Tipton, a native of nearby Apollo, Pennsylvania and the recipient of the 2021 Disney Spirit Award as college football’s most inspiring player, partnered with Spreadshop to provide apparel. 25% of all proceeds from Tipton’s apparel sales went to his organization, L.O.V.E., to shed light on suicide and mental health awareness.
Carter’s own “Carter’s Creation Initiative” partnered with Brushes & Beans Cafe and Ithen USA to spend the day with the local kids of the Millvale Boy’s and Girl’s Club to interact at a one-on-one, interpersonal level and partake in fun activities and events. Which is the continuation of Pickett’s own efforts from a season before.
And the latest effort from Alexandre, the founding of the Fifth Down Foundation, is a partnership with the Pittsburgh Kids Foundation, with the goal of raising $50,000 in order to provide better schooling, food and more for children in Cap-Haitien, Haiti — Alexandre’s hometown.
“I think the initial name, image, and likeness was to sell your brand, sell your jersey, to watch No. 5 (Deslin Alexandre) or No. 7 (SirVocea Dennis) walk around, No. 77 (Carter Warren) walk around with their jerseys and sell their jerseys, and the more jerseys you sell, the more money you make,” Narduzzi said. “I think that’s where initially it stood with name, image, and likeness. You have heard the story, this is old news. Now it’s become more of a pay-for-play.
While Pitt’s student-athletes have been able to capitalize off their name, image and likeness in the form of meals for teammates, sponsorships with car dealerships like Bowser Automotive and just the ability to sign deals, a lot of it did come down to volunteerism in the community. It came down to giving back. And while Jordan Addison also gave back, he also left because of NIL. And it’s not just Addison either; that’s just the area of NIL that has come into controversy.
When Addison entered the transfer portal, all along destined for USC despite the spectacle of his recruiting chase following the portal entrance, it came after the early rumors of USC offering NIL opportunities while Addison was still a student-athlete at Pitt. But it’s not just that specific scenario, it’s the pay-for-play — using NIL deals to lure recruits to schools — that has Narduzzi fearing for the future.
“Obviously, you can’t like where that’s going, but I think the NCAA, somebody will get ahold of it and try to put some constraints and some borders on the whole thing,” Narduzzi said.
And ACC Commissioner Jim Phillips echoed the same sentiments that Narduzzi spoke of a day beforehand when he opened the ACC Media Days down in Charlotte, North Carolina.

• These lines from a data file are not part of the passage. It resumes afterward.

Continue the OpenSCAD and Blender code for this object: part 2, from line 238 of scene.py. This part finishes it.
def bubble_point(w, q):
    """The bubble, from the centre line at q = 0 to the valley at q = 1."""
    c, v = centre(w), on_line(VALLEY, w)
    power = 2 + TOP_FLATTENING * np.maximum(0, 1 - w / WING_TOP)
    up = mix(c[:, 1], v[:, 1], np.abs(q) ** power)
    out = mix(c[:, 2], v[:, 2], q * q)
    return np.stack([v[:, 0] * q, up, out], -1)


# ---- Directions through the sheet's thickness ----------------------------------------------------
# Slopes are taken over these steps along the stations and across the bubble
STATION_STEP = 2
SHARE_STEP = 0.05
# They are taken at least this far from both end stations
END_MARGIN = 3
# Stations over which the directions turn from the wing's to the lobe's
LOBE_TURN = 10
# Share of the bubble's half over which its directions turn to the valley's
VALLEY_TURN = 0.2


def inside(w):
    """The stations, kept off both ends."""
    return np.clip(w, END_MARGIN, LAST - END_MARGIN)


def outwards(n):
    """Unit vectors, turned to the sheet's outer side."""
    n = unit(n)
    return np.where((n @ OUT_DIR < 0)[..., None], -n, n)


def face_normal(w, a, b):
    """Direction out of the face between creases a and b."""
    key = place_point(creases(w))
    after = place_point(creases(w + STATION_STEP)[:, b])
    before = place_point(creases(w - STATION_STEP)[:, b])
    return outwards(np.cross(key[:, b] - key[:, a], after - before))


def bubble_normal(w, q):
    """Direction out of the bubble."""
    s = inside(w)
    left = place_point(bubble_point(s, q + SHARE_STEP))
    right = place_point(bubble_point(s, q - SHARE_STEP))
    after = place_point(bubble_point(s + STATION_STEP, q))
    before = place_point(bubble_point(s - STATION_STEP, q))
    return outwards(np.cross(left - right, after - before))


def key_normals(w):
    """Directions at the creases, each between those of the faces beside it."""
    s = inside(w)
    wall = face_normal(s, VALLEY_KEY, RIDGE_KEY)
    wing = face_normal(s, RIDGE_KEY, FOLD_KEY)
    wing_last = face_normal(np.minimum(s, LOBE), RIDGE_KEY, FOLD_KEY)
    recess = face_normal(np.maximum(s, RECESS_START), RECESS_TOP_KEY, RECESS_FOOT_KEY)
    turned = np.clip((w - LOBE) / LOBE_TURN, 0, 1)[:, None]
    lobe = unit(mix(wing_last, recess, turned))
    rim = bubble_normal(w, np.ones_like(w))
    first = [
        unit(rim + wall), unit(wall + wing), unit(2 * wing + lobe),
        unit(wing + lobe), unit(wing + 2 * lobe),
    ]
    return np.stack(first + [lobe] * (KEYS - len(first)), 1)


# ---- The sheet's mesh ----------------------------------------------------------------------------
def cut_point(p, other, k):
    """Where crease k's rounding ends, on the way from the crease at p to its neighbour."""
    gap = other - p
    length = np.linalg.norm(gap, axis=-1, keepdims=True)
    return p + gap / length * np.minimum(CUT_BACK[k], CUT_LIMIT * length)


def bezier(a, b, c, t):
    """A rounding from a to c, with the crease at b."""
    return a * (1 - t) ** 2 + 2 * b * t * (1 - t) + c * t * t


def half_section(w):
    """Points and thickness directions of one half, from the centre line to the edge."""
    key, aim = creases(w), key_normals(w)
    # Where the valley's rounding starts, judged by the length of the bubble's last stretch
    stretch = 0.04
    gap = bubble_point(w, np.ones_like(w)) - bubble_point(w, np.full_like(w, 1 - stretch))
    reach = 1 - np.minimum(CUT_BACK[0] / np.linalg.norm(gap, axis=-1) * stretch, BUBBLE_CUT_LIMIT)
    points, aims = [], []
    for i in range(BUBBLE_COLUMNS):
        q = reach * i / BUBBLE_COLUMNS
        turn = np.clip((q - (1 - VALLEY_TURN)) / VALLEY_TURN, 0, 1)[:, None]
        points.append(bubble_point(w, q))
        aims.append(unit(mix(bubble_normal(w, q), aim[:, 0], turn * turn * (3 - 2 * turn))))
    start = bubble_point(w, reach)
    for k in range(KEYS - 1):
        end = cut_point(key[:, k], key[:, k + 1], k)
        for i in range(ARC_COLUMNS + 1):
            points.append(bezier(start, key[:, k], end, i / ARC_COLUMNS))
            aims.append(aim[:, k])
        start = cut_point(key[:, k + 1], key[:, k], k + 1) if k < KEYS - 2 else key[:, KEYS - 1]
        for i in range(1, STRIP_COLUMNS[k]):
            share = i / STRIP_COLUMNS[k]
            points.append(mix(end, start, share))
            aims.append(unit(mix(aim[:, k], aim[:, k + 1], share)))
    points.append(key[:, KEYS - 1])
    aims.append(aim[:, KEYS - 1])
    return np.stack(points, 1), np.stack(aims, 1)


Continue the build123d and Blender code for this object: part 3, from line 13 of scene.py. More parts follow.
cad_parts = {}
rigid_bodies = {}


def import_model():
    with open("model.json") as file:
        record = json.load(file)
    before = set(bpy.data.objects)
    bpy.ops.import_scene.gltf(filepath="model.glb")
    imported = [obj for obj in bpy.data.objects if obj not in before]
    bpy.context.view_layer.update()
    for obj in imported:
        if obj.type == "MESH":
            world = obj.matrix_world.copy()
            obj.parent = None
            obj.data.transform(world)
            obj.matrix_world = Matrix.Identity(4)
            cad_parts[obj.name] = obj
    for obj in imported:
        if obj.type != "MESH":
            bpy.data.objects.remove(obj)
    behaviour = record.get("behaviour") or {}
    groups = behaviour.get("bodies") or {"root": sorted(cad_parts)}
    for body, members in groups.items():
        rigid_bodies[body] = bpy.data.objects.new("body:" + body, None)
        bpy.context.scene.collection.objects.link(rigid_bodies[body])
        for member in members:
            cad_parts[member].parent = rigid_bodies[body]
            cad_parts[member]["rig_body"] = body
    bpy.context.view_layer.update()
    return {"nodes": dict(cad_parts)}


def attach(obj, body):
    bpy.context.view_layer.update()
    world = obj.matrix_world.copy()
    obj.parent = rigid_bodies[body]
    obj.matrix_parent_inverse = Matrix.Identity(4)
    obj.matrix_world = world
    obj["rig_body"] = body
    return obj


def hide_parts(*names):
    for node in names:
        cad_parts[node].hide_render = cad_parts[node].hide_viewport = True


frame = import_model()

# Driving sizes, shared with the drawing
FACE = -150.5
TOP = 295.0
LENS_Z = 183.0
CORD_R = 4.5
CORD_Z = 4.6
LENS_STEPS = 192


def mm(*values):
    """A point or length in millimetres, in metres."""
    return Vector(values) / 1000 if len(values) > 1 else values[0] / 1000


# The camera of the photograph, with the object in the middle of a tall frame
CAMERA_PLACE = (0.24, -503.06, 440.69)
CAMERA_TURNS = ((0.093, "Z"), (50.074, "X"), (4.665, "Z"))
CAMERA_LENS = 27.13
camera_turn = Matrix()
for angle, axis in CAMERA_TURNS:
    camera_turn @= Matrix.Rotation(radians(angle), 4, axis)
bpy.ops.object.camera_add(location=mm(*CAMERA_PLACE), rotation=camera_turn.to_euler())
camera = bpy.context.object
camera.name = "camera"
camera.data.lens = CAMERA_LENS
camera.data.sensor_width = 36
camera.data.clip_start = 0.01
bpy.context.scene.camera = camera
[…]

“As everyone is aware, student-athletes have rightfully been able to earn money related to their name, image, and likeness over the past year,” Phillips said Wednesday at the ACC Media Days. “It has provided some outstanding opportunities that we all celebrate. However, the lack of a single enforceable standard for NIL across the schools and all states has created an environment where inducements inaccurately labeled as NIL are disrupting recruiting.”
Phillips said that the regulation of recruiting is essential for fair competition in college football, and that the rapid implementation of NIL has upended recruiting. He pointed to NIL rules differing when it comes to the individual state level and a non-existent regulation and enforcement.

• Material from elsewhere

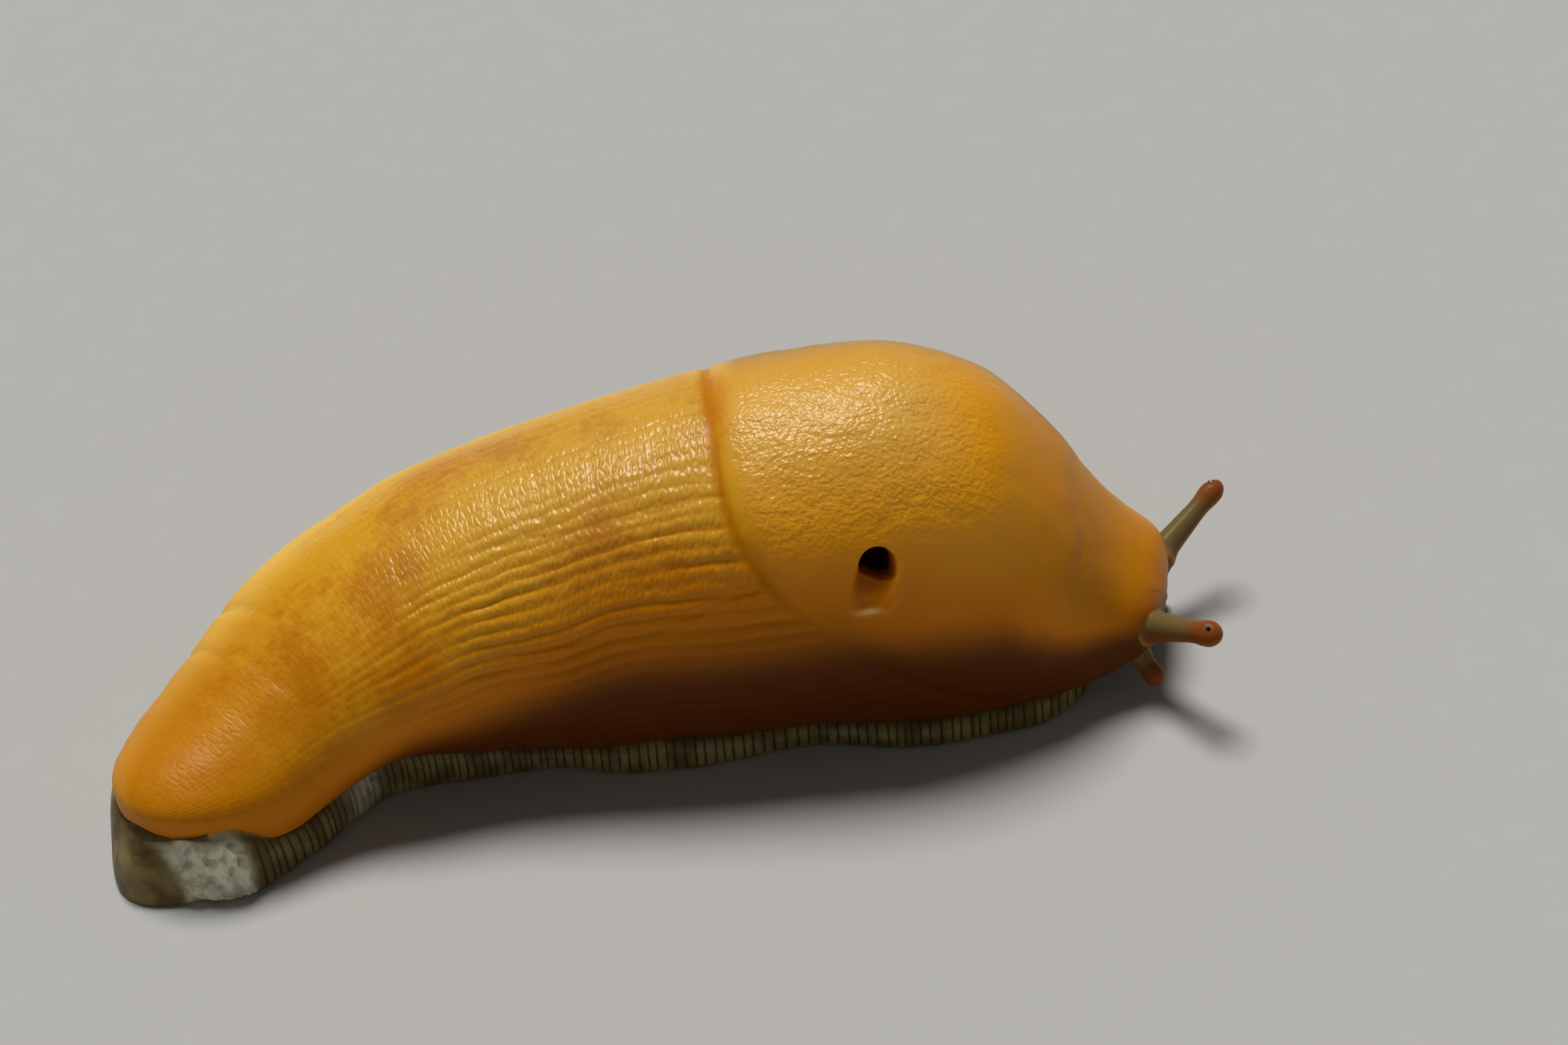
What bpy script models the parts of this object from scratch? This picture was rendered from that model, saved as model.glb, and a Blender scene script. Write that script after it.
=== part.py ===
"""A banana slug as a still, life-size model. It crawls on a level floor with its tail swung to its right.

The spine is a curve in plan. Distances along it start at the tail's end and are in millimetres, as all
sizes here are, and MM turns them into Blender's metres. +X runs the way the middle of the body heads,
the slug's right side faces -Y, and the origin is on the floor under the middle of the sole.
"""

from math import cos, pi, radians, sin

import bmesh
import bpy
import numpy as np
from mathutils import Matrix, Vector

MM = 0.001
GAP = 0.3  # left between neighbouring pieces

# Spine
TAIL_END = -0.6
SNOUT = 103.2
MIDDLE = 56.0  # where the spine crosses the origin
TAIL_TURN = 46.0  # degrees that the tail swings to the right
TAIL_STRAIGHT = 4.0  # the bend runs from here
TAIL_BEND_END = 53.0
HEAD_TURN = -6.0
NECK = 64.0  # the head's turn runs from here
NECK_END = 98.0
SNOUT_TURN = -8.0  # the snout turns further
SNOUT_TURN_START = 92.0
SNOUT_TURN_END = 104.0

# Yellow body, as (distance along the spine, size there)
HALF_WIDTH = ((0, 8.3), (6, 8.8), (14, 10.5), (24, 13.4), (36, 15.0), (50, 16.0), (64, 16.4),
              (76, 15.6), (86, 13.4), (92, 11.2), (97.5, 8.7), (100.5, 7.6), (103, 7.2))
BACK_HEIGHT = ((0, 12.2), (6, 12.4), (14, 15.1), (24, 20.3), (36, 25.4), (50, 29.6), (64, 32.4),
               (76, 33.4), (86, 30.4), (92, 24.8), (97.5, 16.2), (100.5, 13.2), (103, 12.2))
GROOVE_HALF = ((0, 6.8), (6, 8.3), (13, 8.8), (18, 8.4), (23, 7.9), (30, 9.3), (35, 10.2), (44, 10.9), (52, 13.1),
               (57, 12.9), (68, 11.8), (78, 13.2), (90, 11.4), (98, 8.4), (103, 6.2))
GROOVE_HEIGHT = ((0, 5.9), (3, 5.3), (7, 4.2), (11, 3.7), (14, 4.2), (23, 5.2), (30, 4.4), (38, 3.4), (45, 2.8),
                 (51, 3.7), (55, 3.8), (60, 3.3), (70, 2.9), (92, 2.9), (98, 3.5), (103, 4.8))
WIDEST = 0.42  # height of the widest line, as a share of the way from the groove to the back
TAIL_ROUNDING = 10.0
SNOUT_ROUNDING = 3.6
SNOUT_BLUNTNESS = 2.6
UNDERSIDE_BLUNTNESS = 0.4  # the ends round up less below than above
RIDGE_HEIGHT = 0.3
RIDGE_PITCH = 2.4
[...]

“The ACC student-athletes that make up our Student-Athlete Advisory Committee, who are here in the room today, continue to engage with members of Congress on finding a regulatory solution that is national in scope and fair while still allowing for outstanding opportunities,” Phillips said.
As Phillips said himself, enforcement of NIL rules is incredibly challenging, and it will be tough for Congress to enact regulation in the face of what’s going on in the world — in what dwarfs the threat of NIL on a grand scale — but it’s clear that NIL has a long, long way to go until it’s settled. And no one can be quite sure how that will turn out.